La continua pérdida de poder adquisitivo, primero por la gran crisis del 2008 y ahora por la subida energética y la inflación, hace cada vez más necesaria la ayuda social para la subsistencia de muchas familias y jubilados cuyas mínimas pensiones no cubren sus necesidades básicas. Pero esa ayuda no es el maná del desierto bíblico; está sometida al suministro de las fuentes que la alimentan, y éstas tienden a secarse en cuanto los parámetros económicos vienen mal dados. Un reciente reportaje de Araceli R. Arjona en Diario CÓRDOBA alertaba de que en este 2023 se está produciendo «la tormenta perfecta», como si todos los elementos se hubieran aliado para provocarla. Se ha juntado el hambre con las ganas de comer: los elevados precios, la llegada de menos alimentos de Europa y del campo --efecto colateral de la guerra de Ucrania-- y la entrega con cuentagotas del auxilio público. Subvenciones que no han llegado aún o no lo han hecho a tono con el IPC, que sube y sube sin que los organismos reguladores hallen la fórmula para frenar la escalada. Y todo ello si el panorama no se complica más, toquemos madera. Porque esa tormenta podría convertirse en huracán ante un nuevo desastre bancario a nivel global al estilo del de hace tres lustros, del que todavía no nos habíamos acabado de reponer, si la quiebra del Silicon Valley Bank azota con su remolino las finanzas mundiales.
Ojalá haya servido de algo la terrible experiencia de entonces y se arbitren prontas medidas para que la cosa quede en un susto americano sin mayores consecuencias. Porque sobrecoge recordar, aunque algunos lo hayan olvidado, lo que supuso en este país el derroche de dinero público para insuflar aliento a una banca que ahora no cesa de exhibir sus ganancias anuales. Y eso a la vez que sube las hipotecas al amparo del alza de tipos de interés sin soltar a cambio un céntimo más a los clientes que guardan en ella sus ahorros, considerablemente mermados tras crisis de todos los colores, incluida la pandemia que hace justo tres años marcó un antes y un después en el planeta. El Banco Central Europeo, en su lucha contra la espiral inflacionista, ha anunciado que esta escalada está lejos de acabar. Es decir, que habrá un mayor encarecimiento de los préstamos en los próximos trimestres, por lo que el mismísimo Banco de España anima a las entidades, o lo hacía antes del susto de Silicon Valley, a que sean justas e incrementen la remuneración de los depósitos. Pero de momento el tirón de orejas no ha servido de nada. En el sector financiero se conoce como «diferencial de clientes» el margen que existe entre el tipo medio que te cobran por prestarte dinero y el tipo medio con que remuneran tus depósitos. Y esta diferencia entre lo que dan y lo que recogen no para de aumentar a favor de la banca, que por supuesto nunca pierde.

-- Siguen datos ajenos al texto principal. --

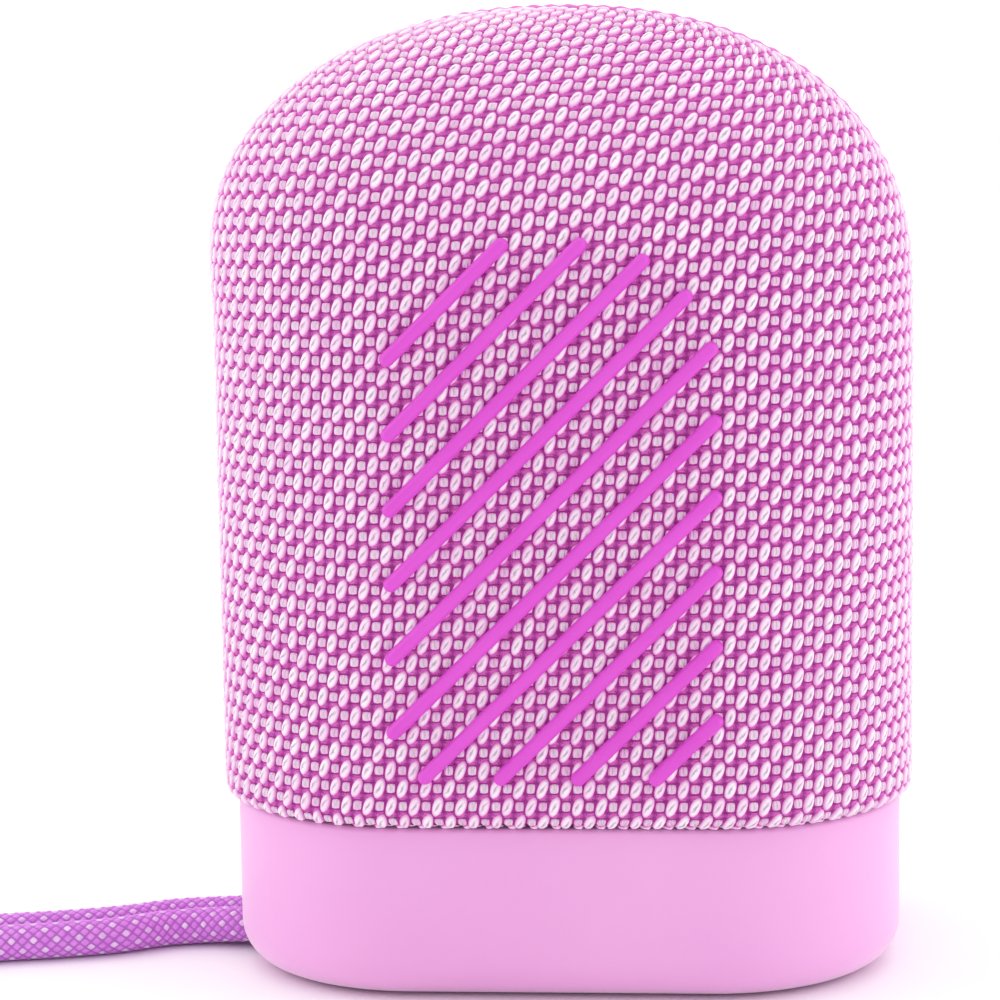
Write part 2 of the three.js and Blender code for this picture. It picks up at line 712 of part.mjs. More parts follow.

En medio de este paisaje desolado, acaban de salir los datos del IPC de febrero en Córdoba, que lo oscurecen más si cabe. Coincidiendo con el Día de los Derechos del Consumidor, y ya es ironía, ayer nos despertamos con las últimas estadísticas del INE, según los cuales en la provincia la cesta de la compra ha registrado la mayor inflación de las dos últimas décadas, o lo que es igual, desde que se puso en marcha la serie histórica. A pesar de la bajada del IVA en unos cuantos artículos básicos, los cordobeses pagamos por los alimentos y las bebidas sin alcohol casi un 16% más que hace un año, y apenas hay productos de consumo que no estén por las nubes. Afrontamos, pues, un constante chaparrón de malas noticias, acentuadas en las reservas del Banco de Alimentos y demás entidades solidarias, mientras los ricos se hacen más ricos y los pobres sólo ganan en pobreza.